In a right angled $\triangle ABC$, $\angle B = 90^\circ$, $\angle C = 15^\circ$ and $|AC| = 7.\;$ Let a point $D$ (Random Point) be taken on $AC$ and then perpendicular lines $DE$ and $DF$ are drawn on $AB$ and $AC$ respectively. What is the probability of $DE\cdot DF >3?$
Attempt:
By trigonometry, I got the length of other two side from the hypotenuse $AC:$
$AB$ $\approx 1.8117$
$BC$ $\approx 6.7614$. And than, I got the equation that
$DE\cdot DF = (6.7614 – DE)\cdot AE\;$ (from the similarity of both $\triangle AED$ and $\triangle DFC$)
Again, from right angled $\triangle AED$,
$\dfrac{AE}{DE} = \tan 15^{\circ}\quad \implies \quad AE = DE\cdot \tan 15^\circ$
Here, I got stuck. I couldn't find a way out to proceed and skip that situation.
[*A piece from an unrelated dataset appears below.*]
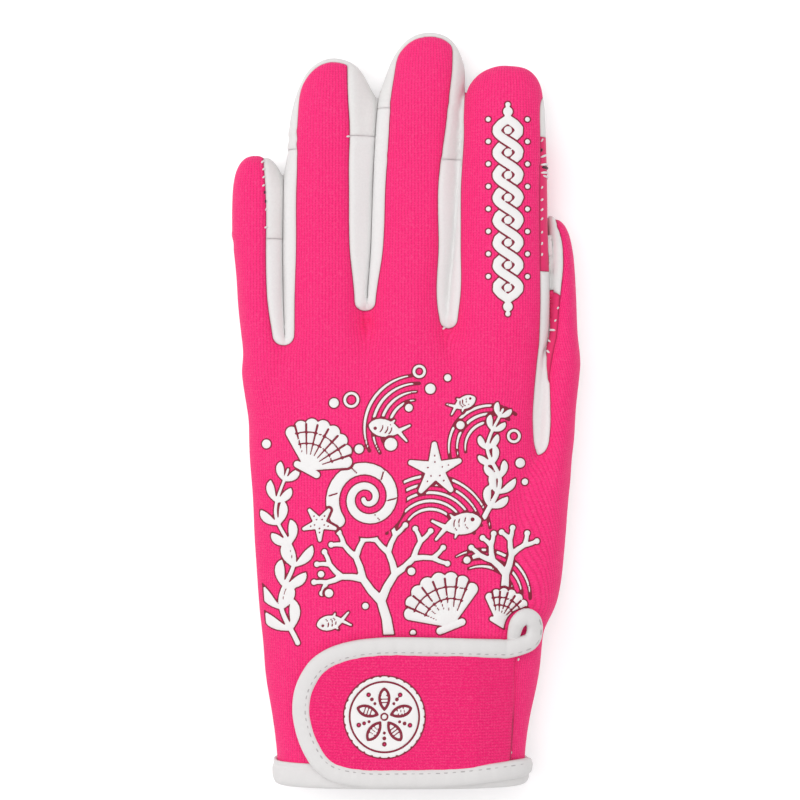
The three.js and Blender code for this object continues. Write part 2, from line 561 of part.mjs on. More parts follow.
// Rolled end of the binding where the strap leaves the cuff: a short tube that curls upwards
const LOOP_ROUTE = [
  { across: -4, along: -0.55 },
  { across: 1.2, along: -0.45 },
  { across: 4.4, along: 0.25 },
  { across: 5, along: 1.15 },
  { across: 3, along: 1.75 },
  { across: 0.6, along: 1.5 },
];
const loopPoints = LOOP_ROUTE.map(({ across, along }) => {
  const [x, y] = [STRAP_ROOT + across * 0.8, STRAP_HEIGHT + STRAP_HEM + along * LOOP_DIAMETER];
  return new THREE.Vector3(x, y, handTop(x, y, BINDING_GAP + LOOP_DIAMETER * 0.62));
});
const LOOP_SIDES = 8;
const loopSection = new THREE.Shape(
  Array.from({ length: LOOP_SIDES }, (_, k) => {
    const turn = (2 * Math.PI * k) / LOOP_SIDES;
    return new THREE.Vector2(Math.cos(turn), Math.sin(turn)).multiplyScalar(LOOP_DIAMETER / 2);
  }),
);
const loop = solid(
  new THREE.ExtrudeGeometry(loopSection, {
    steps: 12,
    bevelEnabled: false,
    extrudePath: new THREE.CatmullRomCurve3(loopPoints),
  }),
);
const strapBinding = largest(rim.add(loop.subtract(handSolid(-BINDING_GAP, -FAR))));

function nodeMesh(name, body, colour, roughness) {
  const data = body.getMesh();
  const geometry = new THREE.BufferGeometry();
  geometry.setAttribute("position", new THREE.BufferAttribute(new Float32Array(data.vertProperties), 3));
  geometry.setIndex(new THREE.BufferAttribute(new Uint32Array(data.triVerts), 1));
  const material = new THREE.MeshStandardMaterial({ color: colour, roughness, metalness: 0 });
  const mesh = new THREE.Mesh(geometry, material);
  mesh.name = name;
  return mesh;
}

const glove = new THREE.Group();
glove.add(nodeMesh("back_panel", largest(back), PINK, 0.85));
glove.add(nodeMesh("palm_panel", palm, WHITE, 0.75));
glove.add(nodeMesh("thumb_palm", thumbPalm, WHITE, 0.75));
for (const { name, body } of fourchettes) glove.add(nodeMesh(name, largest(body), WHITE, 0.75));
glove.add(nodeMesh("thumb_gusset", largest(gusset), WHITE, 0.75));
glove.add(nodeMesh("index_patch", largest(indexPatch), PINK, 0.8));
glove.add(nodeMesh("thumb_patch", largest(thumbPatch), PINK, 0.8));
glove.add(nodeMesh("strap", largest(strap), PINK, 0.85));
glove.add(nodeMesh("strap_binding", strapBinding, WHITE, 0.7));
glove.add(nodeMesh("hem_binding", largest(hemBinding), WHITE, 0.7));
glove.position.y = -alongHand(PALM_CENTRE);

export default glove;
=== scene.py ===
"""A pink left-hand diving glove that lies palm down, with white suede between its fingers.

The skin is one smooth surface round six tubes, the hand and its five fingers. It is cut along its seams
into panels, and each panel gets a wall and a cloth of its own. Strap, bindings, prints and stitches
lie on it. Lengths are in millimetres from the cuff's hem until a mesh is made.
"""

import math

import bpy
import numpy as np
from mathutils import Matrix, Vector
from mathutils.bvhtree import BVHTree
from mathutils.kdtree import KDTree


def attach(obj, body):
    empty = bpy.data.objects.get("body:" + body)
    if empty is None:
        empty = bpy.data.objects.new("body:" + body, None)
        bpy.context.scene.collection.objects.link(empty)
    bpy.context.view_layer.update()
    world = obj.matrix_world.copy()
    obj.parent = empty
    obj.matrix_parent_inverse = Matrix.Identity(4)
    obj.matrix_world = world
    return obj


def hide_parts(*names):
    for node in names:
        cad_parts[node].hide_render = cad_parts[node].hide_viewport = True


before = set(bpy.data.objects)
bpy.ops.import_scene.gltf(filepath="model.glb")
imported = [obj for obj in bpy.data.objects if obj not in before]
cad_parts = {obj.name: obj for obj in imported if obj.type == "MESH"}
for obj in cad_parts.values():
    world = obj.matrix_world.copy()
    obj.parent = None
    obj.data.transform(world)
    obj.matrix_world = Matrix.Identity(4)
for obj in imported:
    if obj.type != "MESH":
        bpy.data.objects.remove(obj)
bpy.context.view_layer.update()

MM = 0.001
HAND_LENGTH = 138.0  # hem to the web beside the little finger
PALM_WIDTH = 96.0
HAND_THICKNESS = 25.0
HEM_Y = -0.6 * HAND_LENGTH  # the hem's place in the frame, whose origin is the palm's centre
NEOPRENE = 1.8
SUEDE = 1.2
CELL = 0.86  # size of the skin's mesh


def table(columns, text):
    """Rows of numbers under named columns, as one array for each column."""
    rows = np.array([[float(x) for x in line.split()] for line in text.strip().splitlines()])
    return dict(zip(columns.split(), rows.T))


def smoothstep(low, high, x):
    t = np.clip((np.asarray(x, float) - low) / (high - low), 0, 1)
    return t * t * (3 - 2 * t)


def unit(v):
    """Vectors along the last axis, brought to length 1."""
    return v / np.maximum(np.linalg.norm(v, axis=-1, keepdims=True), 1e-9)


def curve_through(xs, ys):
    """A monotone cubic through points, as a function that holds its end values."""
    xs, ys = np.asarray(xs, float), np.asarray(ys, float)
    step, rise = np.diff(xs), np.diff(ys) / np.diff(xs)
    slope = np.zeros(len(xs))
    slope[0], slope[-1] = rise[0], rise[-1]
    w1, w2 = 2 * step[1:] + step[:-1], step[1:] + 2 * step[:-1]
    same = rise[:-1] * rise[1:] > 0
    safe = np.where(same[:, None], np.stack([rise[:-1], rise[1:]], 1), 1.0)
    slope[1:-1] = np.where(same, (w1 + w2) / (w1 / safe[:, 0] + w2 / safe[:, 1]), 0.0)

    def at(x):
        x = np.clip(x, xs[0], xs[-1])
        k = np.clip(np.searchsorted(xs, x) - 1, 0, len(xs) - 2)
        t, h = (x - xs[k]) / step[k], step[k]
        ends = ys[k] * (1 + 2 * t) * (1 - t) ** 2 + ys[k + 1] * t * t * (3 - 2 * t)
        return ends + h * (slope[k] * t * (1 - t) ** 2 - slope[k + 1] * t * t * (1 - t))

    return at


# ---------------------------------------------------------------- the tubes that the skin goes round

# Sections of the hand, from hem to web: shares of the hand's length, width and thickness
HAND_ROWS = table("along left right thick lift", """
0     -.42  .393 .94 .09
.06   -.426 .4   .94 .085
.15   -.443 .42  .93 .015
.27   -.467 .452 .92 0
.39   -.485 .464 .96 0
.58   -.503 .465 1   0
.76   -.519 .456 .96 0
.86   -.525 .45  .88 0
.95   -.533 .45  .76 0
1.03  -.53  .44  .66 0
""")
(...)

I became lost and was unable to complete that process. Any kind of help or clue will be greatly helpful for me to step forward.
Best Answer
We have :- $$ o = x \sin 15 \tag{1}$$ $$a= y \ cos 15 \tag{2} $$ Multiplying $(1),(2)$ , we get :- $$ o\cdot a = xy \sin 15 \cos 15 = \frac{xy}{2} sin 30 = \frac{xy}{4} > 3 $$ ( $\because 2 \sin \theta \cos \theta = \sin 2\theta $)
Hence , we need $xy = x(7-x) > 12$ or $x^2-7x+12<0$
As this is of the form $ax^2+bx+c$ , and since $a>0$ , the expression is negative between the roots . Therefore, we must have $x \in (3,4) $
$\therefore $ The probability $\frac{4-3}{7} = \frac{1}{7}$